The advanced versions of revenue management systems being developed will also enable pricing analysts to develop and manage branded fares and bundled fares much more efficiently and effectively. In the case of branded fares, the optimisation process can relate to not just travel components and prices, but attributes related to personalisation and experience as well. In the case of bundled fares ancillary products and services, the airlines’ own products (seats and lounge access, for example) or products produced by travel partners (hotels, car rental companies, cruise lines, etc.), can be included. In fact, it may be possible to let the customer develop the bundle based on not just the components desired but also the weight given to each consideration.

The new generation of revenue management systems are being designed to incorporate algorithms for generating the best set of itineraries in response to a shopping request – inbound and outbound with considerations of fares and fare conditions – to meet customer needs and maximise conversion rates. Take, for example, a request for an itinerary between New York’s JFK Airport and Singapore. The OTA website of Expedia shows approximately three dozen airlines offering services (05-Dec outbound and 13-Dec inbound) involving one or two stops with fares ranging between USD807 and USD6,226. A consumer can rank the order of available itineraries by price, trip duration, time of departure, or time of arrival. While there are four ranking possibilities, a consumer can only select one of the four options at a time. The new systems enable the inclusion of not only more preference-based parameters, but weigh the importance of each parameter to suit an individual customer’s needs as well. Examples of additional parameters include the importance of the connecting airport and the refundability or non-refundability of the fare.

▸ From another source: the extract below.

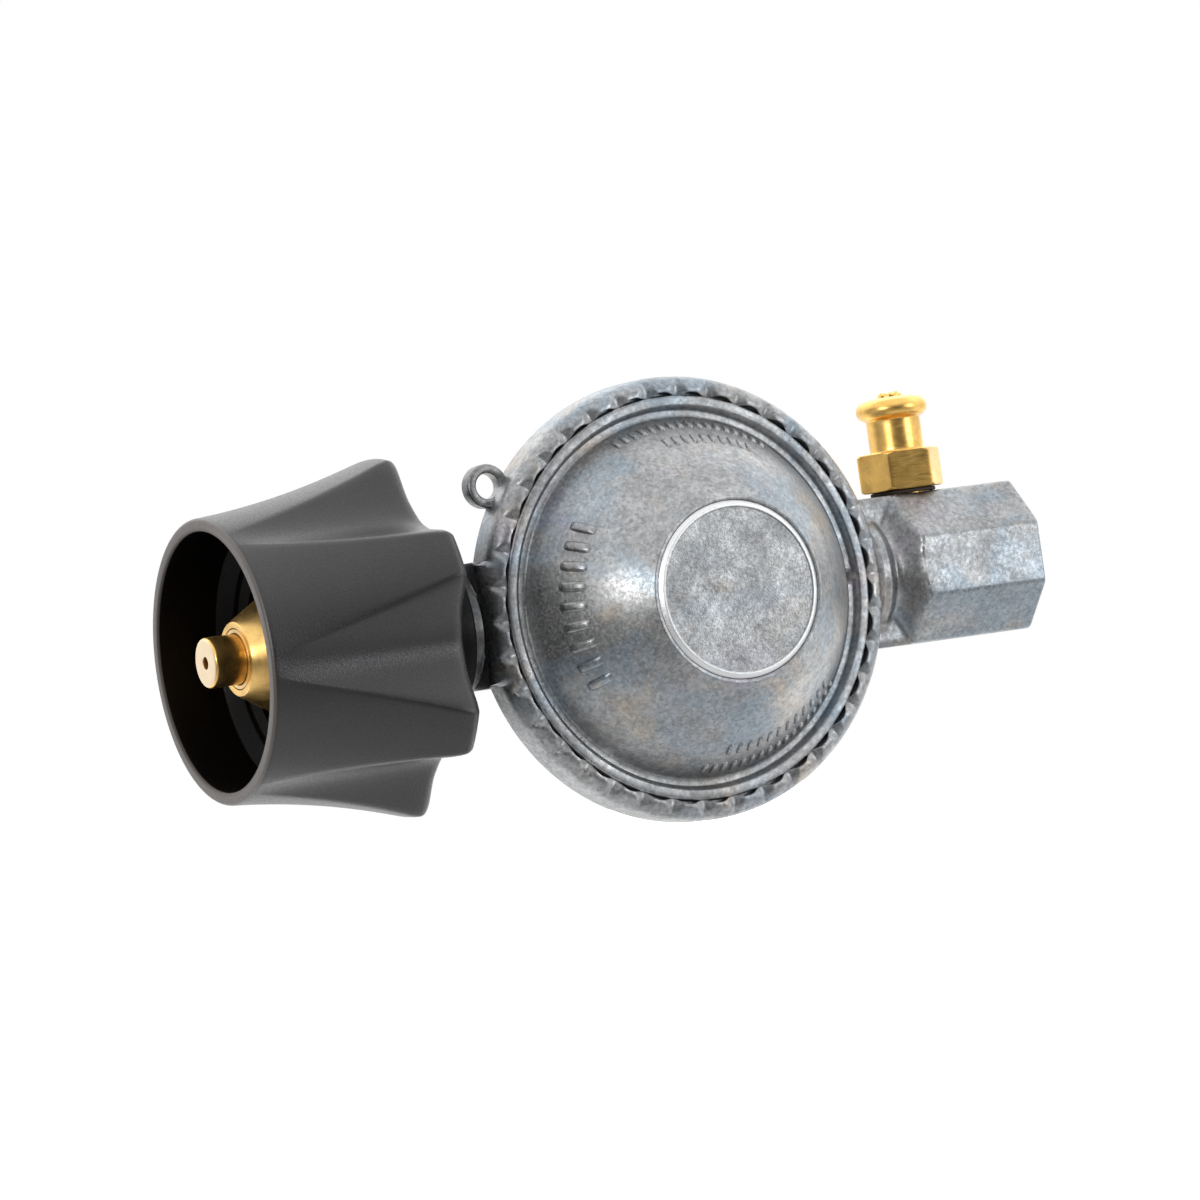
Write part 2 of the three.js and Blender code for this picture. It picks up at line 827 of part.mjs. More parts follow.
const probeFace = noseFace - probeReach;
const probeEnd = noseFace + nippleBoreDepth - seatGap;
addPiece(
  "nose_ring",
  revolve([
    [ringInner, noseFace],
    [nippleBore - fitGap, noseFace],
    [nippleBore - fitGap, noseFace + ringLength],
    [ringInner, noseFace + ringLength],
    [ringInner, noseFace],
  ]),
  metal("#d9b468", 0.35),
  inletLine,
);

addPiece(
  "nose_probe",
  revolve([
    [probeHole, probeFace],
    [probeRadius - edge, probeFace],
    [probeRadius, probeFace + edge],
    [probeRadius, noseFace + ringLength + seatGap * 2],
    [nippleBore - fitGap, noseFace + ringLength + seatGap * 2],
    [nippleBore - fitGap, probeEnd],
    [probeBore, probeEnd],
    [probeBore, probeFace + probeHoleDepth + 1],
    [probeHole, probeFace + probeHoleDepth],
    [probeHole, probeFace],
  ]),
  brass(),
  inletLine,
);

const ballCentre = probeFace + probeHoleDepth + 1 + ballRadius + 2 * seatGap;
const ball = solid(new THREE.SphereGeometry(ballRadius, 16, 8)).translate([0, ballCentre, 0]);
addPiece("flow_ball", ball, steel(), inletLine);

addPiece(
  "flow_spring",
  helix(
    flowSpringRadius,
    flowSpringWire,
    ballCentre + ballRadius + seatGap,
    probeEnd + edge,
    flowSpringTurns,
    10,
  ),
  steel(),
  inletLine,
);

// ---------- hand wheel and thermal bush ----------

// Half angle of a scoop, from 0 at the mouth to 1 at the end.
function scoopHalf(share) {
  const straight = scoopMouthHalf + (scoopEndHalf - scoopMouthHalf) * share;
  return straight + scoopBow * 4 * share * (1 - share);
}

// Radius of a crest at a distance from the mouth.
function crestRadius(along) {
  return Math.min(wheelCrestMost, wheelMouthRadius + wheelFlare * along + wheelFlareSquare * along * along);
}

// One ring of [angle, radius] round the wheel: each lobe is a plain crest, then a concave scoop.
function wheelRing(along, length) {
  const pitch = (2 * Math.PI) / lobeCount;
  const half = scoopHalf(along / length);
  const crest = crestRadius(along);
  const floor = wheelMouthRadius + ((scoopFloor - wheelMouthRadius) * along) / length;
  const edge = Math.max(0, along - (length - wheelEdge)) / wheelEdge;
  const rounded = wheelEdge * (1 - Math.sqrt(Math.max(0, 1 - edge * edge)));
  const ring = [];
  for (let lobe = 0; lobe < lobeCount; lobe++) {
    const scoopMiddle = lobePhase + pitch * (lobe + 0.5);
    for (let i = 0; i < scoopSteps; i++) {
      const share = (2 * i) / scoopSteps - 1;
      const radius = floor + (crest - floor) * share * share;
      ring.push([scoopMiddle + share * half, radius - rounded]);
    }
    const crestWidth = pitch - 2 * half;
    for (let i = 0; i < crestSteps; i++) {
      ring.push([scoopMiddle + half + (crestWidth * i) / crestSteps, crest - rounded]);
    }
  }
  return ring;
}

// Closed skin through the rings, with a fan at each end.
function makeWheelBlank() {
  const length = wheelEnd - wheelMouth;
  const stations = [0, 0.12, 0.24, 0.36, 0.48, 0.6, 0.72, 0.82].map((share) => share * length);
  for (const back of [1, 0.55, 0.2, 0]) stations.push(length - wheelEdge * back);
  const points = [];
  for (const along of stations) {
    for (const [angle, radius] of wheelRing(along, length)) {
      points.push(radius * Math.cos(angle), wheelMouth + along, radius * Math.sin(angle));
    }
  }
  points.push(0, wheelMouth, 0, 0, wheelEnd, 0);
  const around = lobeCount * (scoopSteps + crestSteps);
  const last = (stations.length - 1) * around;
  const frontPole = stations.length * around;
  const faces = [];
  for (let j = 0; j < around; j++) {
    const next = (j + 1) % around;
    for (let i = 0; i < stations.length - 1; i++) {
      const a = i * around + j;
      const b = i * around + next;
      faces.push(a, a + around, b, b, a + around, b + around);
    }
    faces.push(j, next, frontPole, last + next, last + j, frontPole + 1);
  }
  const geometry = new THREE.BufferGeometry();
  geometry.setAttribute("position", new THREE.Float32BufferAttribute(points, 3));
  geometry.setIndex(faces);
  return solid(geometry);
}

function makeWheel() {
  const bore = revolve([
    [0, wheelMouth - cutOver],
    [wheelSkirtRadius, wheelMouth - cutOver],
    [wheelSkirtRadius, wheelThreadStart - wheelLeadIn],
    [wheelThreadRadius + wheelLeadIn, wheelThreadStart],
    [wheelThreadRadius + 1, wheelThreadStart],
    [wheelThreadRadius, wheelThreadStart + 1],
    [wheelThreadRadius, wheelWebFace],
    [bossRadius + runGap, wheelWebFace],
    [bossRadius + runGap, hubEnd + cutOver],
    [0, hubEnd + cutOver],
  ]);
  const hub = revolve([
    [0, wheelWebFace],
    [hubRadius, wheelWebFace],
    [hubRadius, hubEnd - edge],
    [hubRadius - edge, hubEnd],
    [0, hubEnd],
  ]);
  return makeWheelBlank().add(hub).subtract(bore);
}

addPiece("hand_nut", makeWheel(), plain("#3c3a3b", 0.55), inletLine);

const bushBore = shankRadius + shankStep + runGap;
addPiece(
  "thermal_bush",
  revolve([
    [bushBore, bushBack],
    [bushRadius, bushBack],
    [bushRadius, bushBack - bushThickness],
    [bushBore, bushBack - bushThickness],
    [bushBore, bushBack],
  ]),
  plain("#2b2220", 0.6),
  inletLine,
);

// ---------- test nipple ----------

const hexLow = washerThickness + seatGap;
const hexTop = hexLow + hexHeight;
const beadTop = beadHeight + beadHalf;
const testScrewFoot = hexTop + testScrewDepth;
const nippleTop = beadTop + testLip;

addPiece(
  "test_washer",
  revolve([
    [testStemRadius + fitGap, seatGap],
    [washerRadius, seatGap],
    [washerRadius, washerThickness],
    [testStemRadius + fitGap, washerThickness],
    [testStemRadius + fitGap, seatGap],
  ], smallSides),
  plain("#3a2a20", 0.7),
  testPoint,
);

function makeTestNipple() {
  const corner = testHexFlats / 2 / Math.cos(Math.PI / 6);
  const chamfer = revolve([
    [0, hexLow],
    [corner - edge, hexLow],
    [corner, hexLow + smallEdge],
    [corner, hexTop - smallEdge],
    [corner - edge, hexTop],
    [0, hexTop],
  ]);
  const hexagon = prism(6, testHexFlats, hexLow, hexTop, testHexTurn).intersect(chamfer);
  const bead = [];
  for (let i = 0; i <= 6; i++) {
    const angle = -Math.PI / 2 + (Math.PI * i) / 6;
    bead.push([beadRadius - beadHalf + beadHalf * Math.cos(angle), beadHeight + beadHalf * Math.sin(angle)]);
  }
  const stub = revolve([
    [0, -testStemLength],
    [testStemRadius, -testStemLength],
    [testStemRadius, hexLow + edge],
    [stubRadius, hexLow + edge],
    [stubRadius, beadHeight - beadHalf],
    ...bead.filter(([r, h]) => r > stubRadius || h > beadHeight),
    [testBore, nippleTop],
    [0, nippleTop],
  ]);
  const bores = rod(testHole, -testStemLength - cutOver, testScrewFoot + 1, smallSides).add(
    rod(testBore, testScrewFoot, beadTop + cutOver, smallSides),
  );
  return hexagon.add(stub).subtract(bores);
}

addPiece("test_nipple", makeTestNipple(), brass(), testPoint);

function makeTestScrew() {
  const top = nippleTop + testScrewProud;
  const shaft = revolve([
    [0, testScrewFoot + seatGap],
    [testBore - fitGap, testScrewFoot + seatGap],
    [testBore - fitGap, top - edge],
    [testBore - fitGap - edge, top],
    [0, top],
  ], smallSides);
  const slot = box([-testBore, top - testScrewProud, -testSlotHalf], [testBore, top + cutOver, testSlotHalf]);
  return shaft.subtract(slot);
}

addPiece("test_screw", makeTestScrew(), brass(), testPoint);

export default regulator;
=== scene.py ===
import json
from math import atan2, cos, pi, radians, sin

import bpy
import numpy as np
from mathutils import Matrix, Vector

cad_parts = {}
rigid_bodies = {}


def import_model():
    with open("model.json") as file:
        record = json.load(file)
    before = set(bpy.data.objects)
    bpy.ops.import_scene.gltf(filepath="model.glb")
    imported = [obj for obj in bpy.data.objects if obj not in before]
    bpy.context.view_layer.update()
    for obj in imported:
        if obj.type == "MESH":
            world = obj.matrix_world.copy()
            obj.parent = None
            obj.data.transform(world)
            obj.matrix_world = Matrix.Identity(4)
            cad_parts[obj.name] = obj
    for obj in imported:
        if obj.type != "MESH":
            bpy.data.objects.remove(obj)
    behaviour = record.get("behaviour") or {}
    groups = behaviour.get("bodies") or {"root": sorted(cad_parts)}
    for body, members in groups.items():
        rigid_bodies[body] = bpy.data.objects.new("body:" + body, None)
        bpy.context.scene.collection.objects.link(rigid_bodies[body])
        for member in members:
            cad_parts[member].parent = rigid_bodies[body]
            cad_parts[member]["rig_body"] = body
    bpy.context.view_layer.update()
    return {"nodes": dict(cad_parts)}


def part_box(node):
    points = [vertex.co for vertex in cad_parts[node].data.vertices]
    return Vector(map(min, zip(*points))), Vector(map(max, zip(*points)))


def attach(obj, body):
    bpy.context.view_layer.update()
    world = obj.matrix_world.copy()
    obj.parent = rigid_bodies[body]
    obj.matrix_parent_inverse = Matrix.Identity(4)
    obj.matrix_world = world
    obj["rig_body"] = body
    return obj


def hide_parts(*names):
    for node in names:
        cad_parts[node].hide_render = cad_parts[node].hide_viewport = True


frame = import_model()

mm = 0.001


def middle(node):
    low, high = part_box(node)
    return (low + high) / 2


def reach(node, axis, side):
    # one face of a node's box in mm, seen from where the diaphragm axis meets the inlet axis
    low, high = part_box(node)
    value = (high if side > 0 else low)[axis] / mm
    return value - (axisX if axis == 0 else 0)


axisX = middle("seal_cap").x / mm    # diaphragm axis along the row's X, in mm
print("frame loaded, diaphragm axis at", round(axisX, 2))

cameraSet = dict(
    azimuth=-26.91, elevation=-0.854, roll=8.03,    # degrees
    distance=1215, lens=230.86, aim=(-7.85, 3.8, 1.71),    # mm, from the diaphragm axis
)


def setCamera(v):
    a, e, r = radians(v["azimuth"]), radians(v["elevation"]), radians(v["roll"])
    back = Vector((sin(a) * cos(e), -cos(a) * cos(e), sin(e)))
    level = Vector((cos(a), sin(a), 0))
    up = back.cross(level)
    right = level * cos(r) - up * sin(r)
    up = up * cos(r) + level * sin(r)
    aim = (Vector(v["aim"]) + Vector((axisX, 0, 0))) * mm
    turn = Matrix((right, up, back)).transposed().to_4x4()
    cam = bpy.data.cameras.new("viewCamera")
    cam.lens = v["lens"]
    cam.sensor_width = 36
    cam.clip_start = 0.05
    obj = bpy.data.objects.new("viewCamera", cam)
    obj.matrix_world = Matrix.Translation(aim + back * v["distance"] * mm) @ turn
    bpy.context.scene.collection.objects.link(obj)
    bpy.context.scene.camera = obj


setCamera(cameraSet)


def unit(v):
    return v / np.linalg.norm(v)


def rounded(corners, steps=5, spacing=None, loop=False):
    # a line through (u, v, radius) corners, each corner an arc tangent to its two sides
    pts = np.array([c[:2] for c in corners], float)
    radii = [c[2] for c in corners]
    n = len(pts)
    out = []
    for i in range(n):
        if radii[i] <= 0 or (not loop and i in (0, n - 1)):
            out.append(pts[i])
            continue
        p, a, b = pts[i], pts[i - 1], pts[(i + 1) % n]
        da, db = unit(a - p), unit(b - p)
        half = np.arccos(np.clip(da @ db, -1, 1)) / 2
        along = min(radii[i] / np.tan(half), 0.48 * min(np.linalg.norm(a - p), np.linalg.norm(b - p)))
        centre = p + unit(da + db) * along / np.cos(half)
        start, end = p + da * along - centre, p + db * along - centre
        sweep = np.arccos(np.clip(unit(start) @ unit(end), -1, 1))
        for t in np.linspace(0, 1, steps + 1):
            mix = (np.sin((1 - t) * sweep) * start + np.sin(t * sweep) * end) / np.sin(sweep)
            out.append(centre + mix)
    line = np.array(out)
    return line if spacing is None else subdivided(line, spacing, loop)


def subdivided(line, spacing, loop=False):
    # adds even points to every run that is longer than spacing
    ends = np.roll(line, -1, axis=0) if loop else line[1:]
    parts = []
    for a, b in zip(line, ends):
        count = max(1, int(np.ceil(np.linalg.norm(b - a) / spacing)))
        parts.append(a + (b - a) * np.linspace(0, 1, count, endpoint=False)[:, None])
    if not loop:
        parts.append(line[-1:])
    return np.concatenate(parts)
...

While airlines clearly have made significant progress in managing their revenues there is still more upside potential with the use of emerging systems and processes. Just as the switch from leg-based systems to O&D-based systems was a game changer, there is now an opportunity for another game changer given the capability to manage both prices and inventory dynamically. Moreover, the offer management process, particularly involving online activity, could itself be a step-changing process once developers harness the power of artificial intelligence and its role in the development of machine-driven natural language recognition, understanding, and translation.

At what level of sophistication – technology and human skills – should an airline manage its revenue? It depends on its vision, its business model, and its brand. Just from the distribution perspective alone, does the airline want to control the distribution of its products and services (including controlling and monetising its data), or does it want to focus on the development of its products (network, schedules, on-time performance, etc.,) and let someone else perform its revenue management? Or, does it want to be a wholesaler and sell its seats at various net prices to various distributors?